Fin qui i fondi comunitari, poi c’è la programmazione del Pon Metro e la Programmazione Comunitaria 2014-2020 che non riguarda opere pubbliche ma l’efficientamento energetico degli edifici, la rigenerazione urbana, la mobilità, le smart city, l’inclusione sociale e in generale il settore dei servizi sociali. Un’attività un po’ più di concetto, per questi sette anni l’Unione Europea punta molto sulla mobilità sostenibile e sulle smart city. Una città molto avanti su questo è Barcellona, della quale vorrei copiare soprattutto lo slogan, oltre naturalmente al percorso che fanno: “Barcellona, città di persone”. Dà l’idea della sostenibilità a 360 gradi che un comune deve avere nei confronti dei propri concittadini, anche sotto il profilo informatico. abbiamo la necessità intanto di informatizzare tutti gli uffici, il Comune di Reggio Calabria ha il Sit, il sistema informatico di trasmissione, che funziona al 10% delle sue potenzialità. Ciò comporta che ancora si utilizza la vecchia pratica di spostare materialmente le lettere da una parte all’altra quando avere un sistema informatizzato di trasmissione consente anche di incrociare quei dati, ad esempio tra le attività produttive, il bilancio e la polizia municipale, che permettono un monitoraggio continuo e costante dei flussi di pagamento e che anche sotto il profilo della prevenzione possono portare a limitare o eliminare alcuni abusi che ci sono soprattutto nell’utilizzo di utenze come la spazzatura o l’idropotabile. A quest’ultimo proposito, abbiamo il centro di telecontrollo inattivo. Capire perché è inattivo e se ci sono le fonti per utilizzarlo significa che non deve chiamare la signora di Gallico per dirci che c’è una perdita nella sua zona, significa che appena hai un problema c’è il monitor che te lo segnala subito, quindi un controllo a 360 gradi in tempo reale significa anticipare i tempi di intervento e ridurre i disagi dei cittadini.
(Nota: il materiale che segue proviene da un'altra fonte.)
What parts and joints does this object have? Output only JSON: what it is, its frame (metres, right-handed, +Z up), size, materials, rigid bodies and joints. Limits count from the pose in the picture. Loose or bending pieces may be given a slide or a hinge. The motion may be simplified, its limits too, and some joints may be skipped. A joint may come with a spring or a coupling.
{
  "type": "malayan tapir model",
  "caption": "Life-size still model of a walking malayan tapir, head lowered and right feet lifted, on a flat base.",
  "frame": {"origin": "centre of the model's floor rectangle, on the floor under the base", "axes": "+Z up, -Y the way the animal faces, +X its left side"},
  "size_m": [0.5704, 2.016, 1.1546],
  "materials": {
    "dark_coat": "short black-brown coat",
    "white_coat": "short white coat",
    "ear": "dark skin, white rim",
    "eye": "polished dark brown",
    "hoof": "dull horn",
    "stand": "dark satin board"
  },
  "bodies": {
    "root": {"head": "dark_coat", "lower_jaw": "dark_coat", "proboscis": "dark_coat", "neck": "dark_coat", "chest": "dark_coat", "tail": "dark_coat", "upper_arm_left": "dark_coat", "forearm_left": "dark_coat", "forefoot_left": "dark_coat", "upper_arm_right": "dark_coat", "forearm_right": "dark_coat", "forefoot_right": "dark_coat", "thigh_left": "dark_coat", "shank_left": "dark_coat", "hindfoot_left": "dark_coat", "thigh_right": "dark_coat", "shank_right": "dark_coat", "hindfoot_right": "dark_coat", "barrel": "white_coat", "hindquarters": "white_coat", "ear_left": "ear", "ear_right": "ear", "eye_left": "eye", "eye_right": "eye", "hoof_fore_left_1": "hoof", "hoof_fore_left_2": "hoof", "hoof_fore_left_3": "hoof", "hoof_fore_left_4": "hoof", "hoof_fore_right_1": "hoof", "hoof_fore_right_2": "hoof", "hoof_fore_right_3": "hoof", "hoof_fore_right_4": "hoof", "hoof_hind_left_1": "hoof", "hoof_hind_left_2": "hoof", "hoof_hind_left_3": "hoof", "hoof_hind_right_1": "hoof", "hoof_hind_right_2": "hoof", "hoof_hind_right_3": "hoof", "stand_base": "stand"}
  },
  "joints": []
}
A proposito di aggeggi tecnologici guasti, da quel che sappiamo noi non c’è più una telecamera di sorveglianza funzionante in tutta la città.
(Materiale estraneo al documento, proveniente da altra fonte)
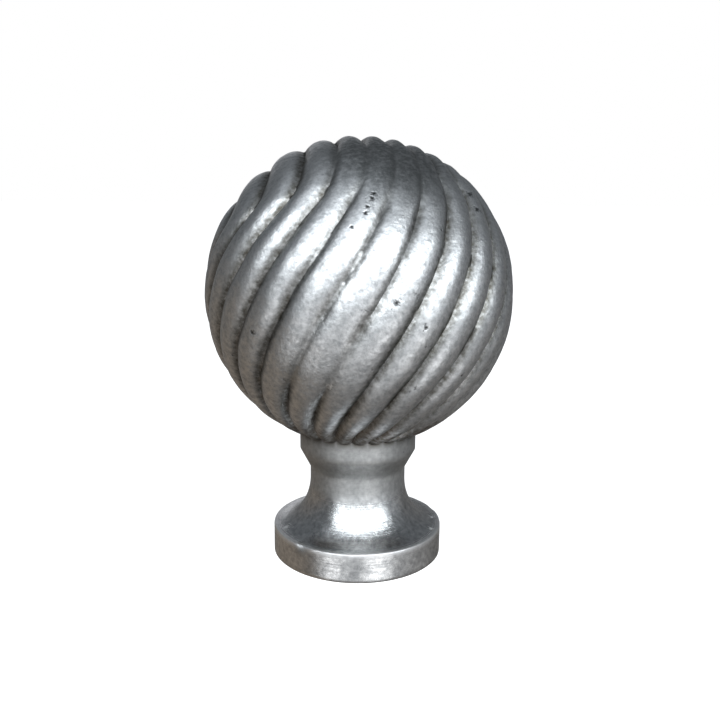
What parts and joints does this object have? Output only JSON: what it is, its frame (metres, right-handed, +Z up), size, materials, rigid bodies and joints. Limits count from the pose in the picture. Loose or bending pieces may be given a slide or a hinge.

Nessuna. Servono sotto tanti punti di vista. Intanto per la sicurezza dei cittadini che oltre a volersi sentire vicine le forze dell’ordine e il vigile che cammina per strada vogliono sapere che la presenza di una telecamera possa essere anche da deterrente, non soltanto per azioni di micro e macro criminalità, ma anche per evitare che chi ancora oggi non si mette in testa che il frigorifero non si può buttare accanto al cassonetto lo faccia, ma anche per consentire un monitoraggio continuo anche dei nostri luoghi di interesse artistico e culturale. Ad esempio il Castello Aragonese che è di prossima apertura non prevede la presenza di telecamere di sicurezza. Questo mi pare un paradosso. Non solo perché è di fronte alla Corte d’Appello e alla Procura Generale, ma anche nell’idea di una visione di voler rendere il Castello Aragonese un luogo all’interno del quale ospitare delle mostre permanenti, l’assenza di misure di sicurezza come le porte blindate o il monitoraggio attraverso sistemi di controllo renderebbe impossibile fare un’operazione del genere. Quindi anziché andare a singhiozzo e intervenire zona per zona, è il caso di fare una mappatura generale dei bisogni e dei luoghi dove prevedere queste telecamere, reperire attraverso progetti o fondi esterni all’ente la possibilità di installarle, ma soprattutto fare un ragionamento sulla possibilità di manutenerle, altrimenti si fa come è successo: si installano le telecamere e poi non ci sono i soldi per il monitoraggio e quindi un nulla di fatto.